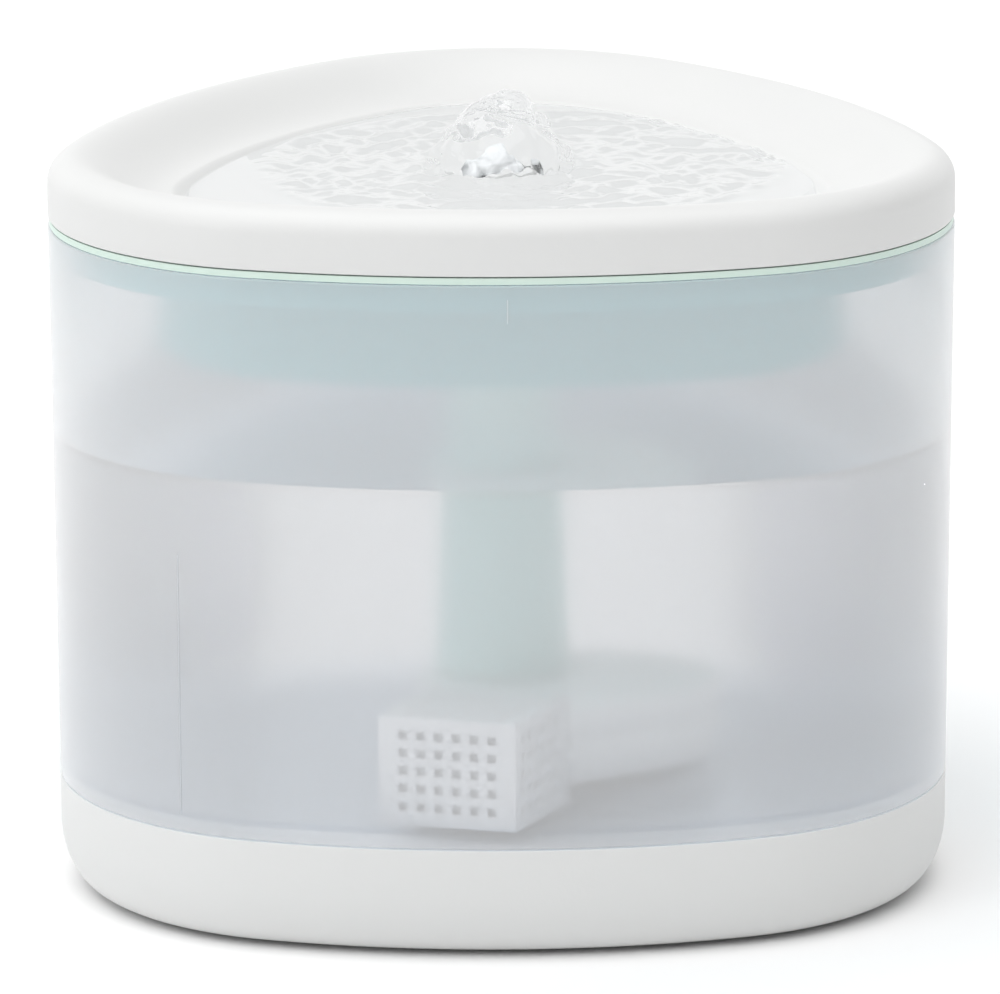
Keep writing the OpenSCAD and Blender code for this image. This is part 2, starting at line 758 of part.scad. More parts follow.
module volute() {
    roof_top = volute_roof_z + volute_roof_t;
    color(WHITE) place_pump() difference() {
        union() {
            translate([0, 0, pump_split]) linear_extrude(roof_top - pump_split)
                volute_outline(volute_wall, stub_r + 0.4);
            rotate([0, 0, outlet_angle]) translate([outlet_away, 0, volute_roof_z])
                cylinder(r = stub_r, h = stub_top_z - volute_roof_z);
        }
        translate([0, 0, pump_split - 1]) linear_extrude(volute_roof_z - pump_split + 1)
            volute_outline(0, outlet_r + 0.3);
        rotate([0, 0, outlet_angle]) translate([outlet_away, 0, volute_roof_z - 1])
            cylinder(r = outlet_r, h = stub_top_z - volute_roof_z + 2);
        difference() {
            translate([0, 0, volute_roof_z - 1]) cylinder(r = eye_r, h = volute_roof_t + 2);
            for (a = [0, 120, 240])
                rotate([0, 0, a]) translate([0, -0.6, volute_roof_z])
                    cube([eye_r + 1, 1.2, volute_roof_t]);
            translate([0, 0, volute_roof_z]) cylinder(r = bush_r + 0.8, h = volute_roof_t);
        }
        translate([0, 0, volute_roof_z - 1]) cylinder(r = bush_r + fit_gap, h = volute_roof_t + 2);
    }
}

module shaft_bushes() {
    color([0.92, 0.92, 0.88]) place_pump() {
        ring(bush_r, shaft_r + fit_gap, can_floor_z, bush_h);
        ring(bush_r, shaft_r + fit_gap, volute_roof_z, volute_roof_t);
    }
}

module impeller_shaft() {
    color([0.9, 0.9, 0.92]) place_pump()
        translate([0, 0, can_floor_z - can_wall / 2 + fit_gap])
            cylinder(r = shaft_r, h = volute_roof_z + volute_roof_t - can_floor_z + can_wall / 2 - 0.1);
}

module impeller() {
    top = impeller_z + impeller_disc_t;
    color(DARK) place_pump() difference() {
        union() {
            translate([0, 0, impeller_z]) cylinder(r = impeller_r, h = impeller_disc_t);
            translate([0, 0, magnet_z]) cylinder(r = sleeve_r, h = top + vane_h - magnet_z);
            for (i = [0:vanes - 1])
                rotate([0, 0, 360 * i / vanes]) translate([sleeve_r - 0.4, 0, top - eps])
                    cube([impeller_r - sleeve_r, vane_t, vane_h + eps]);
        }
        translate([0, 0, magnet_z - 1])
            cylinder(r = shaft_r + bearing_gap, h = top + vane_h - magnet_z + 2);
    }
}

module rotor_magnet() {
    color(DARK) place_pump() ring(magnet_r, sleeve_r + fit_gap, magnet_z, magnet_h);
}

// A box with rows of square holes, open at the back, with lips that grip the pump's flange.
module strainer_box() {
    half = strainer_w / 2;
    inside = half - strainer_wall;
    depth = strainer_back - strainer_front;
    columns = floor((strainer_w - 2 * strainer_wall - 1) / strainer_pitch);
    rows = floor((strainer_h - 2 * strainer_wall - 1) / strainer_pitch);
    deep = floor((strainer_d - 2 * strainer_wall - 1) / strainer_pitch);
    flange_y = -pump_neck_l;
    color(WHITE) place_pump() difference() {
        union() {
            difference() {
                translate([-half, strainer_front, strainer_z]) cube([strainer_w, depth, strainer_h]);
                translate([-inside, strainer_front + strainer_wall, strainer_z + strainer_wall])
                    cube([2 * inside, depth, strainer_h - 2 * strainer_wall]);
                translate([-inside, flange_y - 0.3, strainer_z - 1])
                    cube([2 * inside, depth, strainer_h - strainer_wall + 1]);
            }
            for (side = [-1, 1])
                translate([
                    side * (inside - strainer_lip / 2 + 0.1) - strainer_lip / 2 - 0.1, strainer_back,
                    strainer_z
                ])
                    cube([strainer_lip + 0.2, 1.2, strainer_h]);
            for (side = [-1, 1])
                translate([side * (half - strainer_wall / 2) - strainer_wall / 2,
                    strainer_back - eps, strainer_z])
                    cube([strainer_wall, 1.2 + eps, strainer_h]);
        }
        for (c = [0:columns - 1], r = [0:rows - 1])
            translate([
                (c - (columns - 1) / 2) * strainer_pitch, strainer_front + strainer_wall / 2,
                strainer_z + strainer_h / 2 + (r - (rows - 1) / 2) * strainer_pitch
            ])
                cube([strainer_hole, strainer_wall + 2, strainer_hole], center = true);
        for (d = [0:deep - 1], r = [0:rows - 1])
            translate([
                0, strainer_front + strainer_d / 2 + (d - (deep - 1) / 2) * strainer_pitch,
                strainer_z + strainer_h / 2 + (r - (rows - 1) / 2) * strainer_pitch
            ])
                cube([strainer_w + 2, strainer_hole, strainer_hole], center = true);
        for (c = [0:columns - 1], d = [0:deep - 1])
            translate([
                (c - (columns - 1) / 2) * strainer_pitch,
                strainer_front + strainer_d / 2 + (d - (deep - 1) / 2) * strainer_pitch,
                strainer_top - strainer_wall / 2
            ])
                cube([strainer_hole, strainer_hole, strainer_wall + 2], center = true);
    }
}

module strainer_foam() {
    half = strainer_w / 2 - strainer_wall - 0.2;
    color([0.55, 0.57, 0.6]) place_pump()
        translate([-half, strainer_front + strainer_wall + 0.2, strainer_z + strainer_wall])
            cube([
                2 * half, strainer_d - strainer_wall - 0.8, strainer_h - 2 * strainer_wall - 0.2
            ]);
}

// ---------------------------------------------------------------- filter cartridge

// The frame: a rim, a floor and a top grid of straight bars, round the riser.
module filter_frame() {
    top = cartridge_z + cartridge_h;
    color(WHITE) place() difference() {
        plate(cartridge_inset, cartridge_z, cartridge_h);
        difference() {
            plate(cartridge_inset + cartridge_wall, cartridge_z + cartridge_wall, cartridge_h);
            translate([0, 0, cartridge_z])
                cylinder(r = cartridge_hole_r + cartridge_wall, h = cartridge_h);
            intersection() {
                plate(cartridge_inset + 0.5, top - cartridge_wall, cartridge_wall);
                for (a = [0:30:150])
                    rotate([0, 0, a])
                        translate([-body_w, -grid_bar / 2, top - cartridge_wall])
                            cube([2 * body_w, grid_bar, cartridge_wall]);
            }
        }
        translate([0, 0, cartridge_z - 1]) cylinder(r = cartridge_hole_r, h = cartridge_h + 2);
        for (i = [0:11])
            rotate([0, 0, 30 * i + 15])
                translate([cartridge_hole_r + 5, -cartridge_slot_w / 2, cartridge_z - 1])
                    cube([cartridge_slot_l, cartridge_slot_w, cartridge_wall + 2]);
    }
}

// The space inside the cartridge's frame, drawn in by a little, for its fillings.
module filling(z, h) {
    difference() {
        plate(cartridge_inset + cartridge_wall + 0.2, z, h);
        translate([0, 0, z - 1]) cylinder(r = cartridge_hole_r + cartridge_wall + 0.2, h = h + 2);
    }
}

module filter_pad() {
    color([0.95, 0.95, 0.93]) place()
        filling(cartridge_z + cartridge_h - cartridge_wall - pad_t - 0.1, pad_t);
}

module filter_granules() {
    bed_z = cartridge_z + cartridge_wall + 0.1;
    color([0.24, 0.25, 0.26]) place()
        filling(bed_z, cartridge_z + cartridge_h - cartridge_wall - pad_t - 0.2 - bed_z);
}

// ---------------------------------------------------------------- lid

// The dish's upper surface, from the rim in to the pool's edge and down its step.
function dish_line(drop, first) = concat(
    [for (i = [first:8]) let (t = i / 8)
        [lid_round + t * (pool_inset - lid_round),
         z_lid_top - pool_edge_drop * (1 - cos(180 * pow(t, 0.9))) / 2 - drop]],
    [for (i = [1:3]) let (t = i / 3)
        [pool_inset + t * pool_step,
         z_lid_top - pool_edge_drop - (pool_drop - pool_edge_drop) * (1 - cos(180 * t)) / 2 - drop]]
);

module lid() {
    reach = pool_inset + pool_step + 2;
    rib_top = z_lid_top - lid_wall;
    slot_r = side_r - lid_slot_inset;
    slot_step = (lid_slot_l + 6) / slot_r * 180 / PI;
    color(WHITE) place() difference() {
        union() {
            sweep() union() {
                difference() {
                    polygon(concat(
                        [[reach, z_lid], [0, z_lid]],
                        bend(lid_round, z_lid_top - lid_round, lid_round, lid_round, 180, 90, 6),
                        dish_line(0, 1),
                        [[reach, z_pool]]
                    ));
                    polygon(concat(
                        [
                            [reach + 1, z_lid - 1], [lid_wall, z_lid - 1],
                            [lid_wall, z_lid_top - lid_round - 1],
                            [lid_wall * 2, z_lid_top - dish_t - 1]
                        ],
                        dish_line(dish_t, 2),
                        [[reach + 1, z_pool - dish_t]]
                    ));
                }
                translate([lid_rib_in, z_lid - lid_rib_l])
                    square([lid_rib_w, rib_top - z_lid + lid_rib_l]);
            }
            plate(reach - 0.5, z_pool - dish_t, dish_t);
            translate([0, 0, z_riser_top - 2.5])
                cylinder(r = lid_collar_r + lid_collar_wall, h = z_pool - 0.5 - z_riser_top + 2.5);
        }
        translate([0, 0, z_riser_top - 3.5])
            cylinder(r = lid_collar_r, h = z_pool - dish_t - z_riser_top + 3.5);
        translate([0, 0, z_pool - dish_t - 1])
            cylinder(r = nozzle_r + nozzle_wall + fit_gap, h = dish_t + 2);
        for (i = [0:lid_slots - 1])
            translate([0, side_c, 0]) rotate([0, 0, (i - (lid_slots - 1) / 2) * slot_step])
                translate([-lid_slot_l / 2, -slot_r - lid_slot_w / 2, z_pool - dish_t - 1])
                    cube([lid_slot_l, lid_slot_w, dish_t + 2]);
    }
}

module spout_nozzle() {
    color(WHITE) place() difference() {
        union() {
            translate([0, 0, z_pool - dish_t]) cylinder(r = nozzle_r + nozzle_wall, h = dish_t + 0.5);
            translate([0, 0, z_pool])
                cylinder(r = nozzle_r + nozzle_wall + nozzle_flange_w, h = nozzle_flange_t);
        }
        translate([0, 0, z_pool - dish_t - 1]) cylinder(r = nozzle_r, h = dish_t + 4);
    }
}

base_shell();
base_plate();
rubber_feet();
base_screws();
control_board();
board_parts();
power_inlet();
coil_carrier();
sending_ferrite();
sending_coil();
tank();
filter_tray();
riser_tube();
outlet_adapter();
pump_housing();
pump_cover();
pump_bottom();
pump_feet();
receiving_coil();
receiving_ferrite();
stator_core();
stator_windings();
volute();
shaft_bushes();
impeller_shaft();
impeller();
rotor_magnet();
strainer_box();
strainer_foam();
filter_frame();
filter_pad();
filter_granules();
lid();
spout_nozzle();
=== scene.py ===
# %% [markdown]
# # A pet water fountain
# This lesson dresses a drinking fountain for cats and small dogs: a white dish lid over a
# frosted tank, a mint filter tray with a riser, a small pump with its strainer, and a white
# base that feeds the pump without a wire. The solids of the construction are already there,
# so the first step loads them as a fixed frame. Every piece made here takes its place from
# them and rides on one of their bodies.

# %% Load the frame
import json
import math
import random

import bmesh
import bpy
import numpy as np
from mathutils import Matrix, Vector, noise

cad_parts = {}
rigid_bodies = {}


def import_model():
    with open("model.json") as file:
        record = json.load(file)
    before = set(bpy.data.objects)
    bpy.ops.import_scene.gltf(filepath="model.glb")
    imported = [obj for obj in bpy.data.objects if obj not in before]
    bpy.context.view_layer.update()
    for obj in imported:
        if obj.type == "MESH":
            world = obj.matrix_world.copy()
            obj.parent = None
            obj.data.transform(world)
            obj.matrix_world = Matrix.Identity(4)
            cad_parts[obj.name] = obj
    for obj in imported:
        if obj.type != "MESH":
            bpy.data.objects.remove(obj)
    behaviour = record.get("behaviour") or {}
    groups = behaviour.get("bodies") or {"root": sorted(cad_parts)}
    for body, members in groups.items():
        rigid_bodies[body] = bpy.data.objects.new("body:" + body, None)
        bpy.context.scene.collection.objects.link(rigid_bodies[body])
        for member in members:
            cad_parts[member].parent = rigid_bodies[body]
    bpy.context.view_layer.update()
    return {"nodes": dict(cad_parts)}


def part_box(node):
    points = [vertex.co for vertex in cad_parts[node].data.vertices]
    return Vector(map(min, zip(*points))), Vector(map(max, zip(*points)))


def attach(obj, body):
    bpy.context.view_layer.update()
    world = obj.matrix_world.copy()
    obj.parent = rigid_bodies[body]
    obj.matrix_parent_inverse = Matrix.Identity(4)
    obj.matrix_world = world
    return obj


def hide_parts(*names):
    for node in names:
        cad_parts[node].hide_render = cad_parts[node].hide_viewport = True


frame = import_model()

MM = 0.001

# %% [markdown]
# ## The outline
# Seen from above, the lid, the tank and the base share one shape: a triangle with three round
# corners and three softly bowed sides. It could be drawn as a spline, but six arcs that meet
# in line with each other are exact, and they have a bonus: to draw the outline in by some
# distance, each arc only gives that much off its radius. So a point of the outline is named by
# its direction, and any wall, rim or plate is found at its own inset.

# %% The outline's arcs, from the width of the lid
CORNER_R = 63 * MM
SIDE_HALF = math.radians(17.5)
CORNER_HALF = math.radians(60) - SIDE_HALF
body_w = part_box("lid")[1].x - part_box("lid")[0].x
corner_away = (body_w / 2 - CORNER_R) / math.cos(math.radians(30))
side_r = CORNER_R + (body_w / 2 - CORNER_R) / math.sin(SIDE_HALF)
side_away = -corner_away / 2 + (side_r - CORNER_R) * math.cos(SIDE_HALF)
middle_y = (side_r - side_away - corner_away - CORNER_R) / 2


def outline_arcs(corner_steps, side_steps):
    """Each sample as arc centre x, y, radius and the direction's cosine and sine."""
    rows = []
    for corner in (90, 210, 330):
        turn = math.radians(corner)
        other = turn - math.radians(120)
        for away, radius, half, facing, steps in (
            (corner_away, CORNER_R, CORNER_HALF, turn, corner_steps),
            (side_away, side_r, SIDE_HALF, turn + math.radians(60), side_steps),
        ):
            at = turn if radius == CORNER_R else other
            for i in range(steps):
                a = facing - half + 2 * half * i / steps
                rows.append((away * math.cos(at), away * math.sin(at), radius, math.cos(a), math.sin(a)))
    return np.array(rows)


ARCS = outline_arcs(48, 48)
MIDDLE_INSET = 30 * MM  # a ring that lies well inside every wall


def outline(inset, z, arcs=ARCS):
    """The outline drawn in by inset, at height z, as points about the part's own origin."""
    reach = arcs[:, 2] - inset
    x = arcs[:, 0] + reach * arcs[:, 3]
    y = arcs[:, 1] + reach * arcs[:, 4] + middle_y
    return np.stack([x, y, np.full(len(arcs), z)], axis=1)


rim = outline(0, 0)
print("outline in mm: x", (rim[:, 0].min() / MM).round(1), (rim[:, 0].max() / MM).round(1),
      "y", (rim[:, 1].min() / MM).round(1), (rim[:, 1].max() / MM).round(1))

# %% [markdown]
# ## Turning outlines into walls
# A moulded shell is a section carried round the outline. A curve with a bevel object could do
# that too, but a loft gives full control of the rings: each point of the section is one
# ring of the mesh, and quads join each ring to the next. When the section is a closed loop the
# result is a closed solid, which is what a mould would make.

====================

* **Written request**: In the listing above, find the line with "base_shell();" and the line with "obj.parent = None", then print exactly those lines and every line between them.

* **Full output**:
base_shell();
base_plate();
rubber_feet();
base_screws();
control_board();
board_parts();
power_inlet();
coil_carrier();
sending_ferrite();
sending_coil();
tank();
filter_tray();
riser_tube();
outlet_adapter();
pump_housing();
pump_cover();
pump_bottom();
pump_feet();
receiving_coil();
receiving_ferrite();
stator_core();
stator_windings();
volute();
shaft_bushes();
impeller_shaft();
impeller();
rotor_magnet();
strainer_box();
strainer_foam();
filter_frame();
filter_pad();
filter_granules();
lid();
spout_nozzle();
=== scene.py ===
# %% [markdown]
# # A pet water fountain
# This lesson dresses a drinking fountain for cats and small dogs: a white dish lid over a
# frosted tank, a mint filter tray with a riser, a small pump with its strainer, and a white
# base that feeds the pump without a wire. The solids of the construction are already there,
# so the first step loads them as a fixed frame. Every piece made here takes its place from
# them and rides on one of their bodies.

# %% Load the frame
import json
import math
import random

import bmesh
import bpy
import numpy as np
from mathutils import Matrix, Vector, noise

cad_parts = {}
rigid_bodies = {}


def import_model():
    with open("model.json") as file:
        record = json.load(file)
    before = set(bpy.data.objects)
    bpy.ops.import_scene.gltf(filepath="model.glb")
    imported = [obj for obj in bpy.data.objects if obj not in before]
    bpy.context.view_layer.update()
    for obj in imported:
        if obj.type == "MESH":
            world = obj.matrix_world.copy()
            obj.parent = None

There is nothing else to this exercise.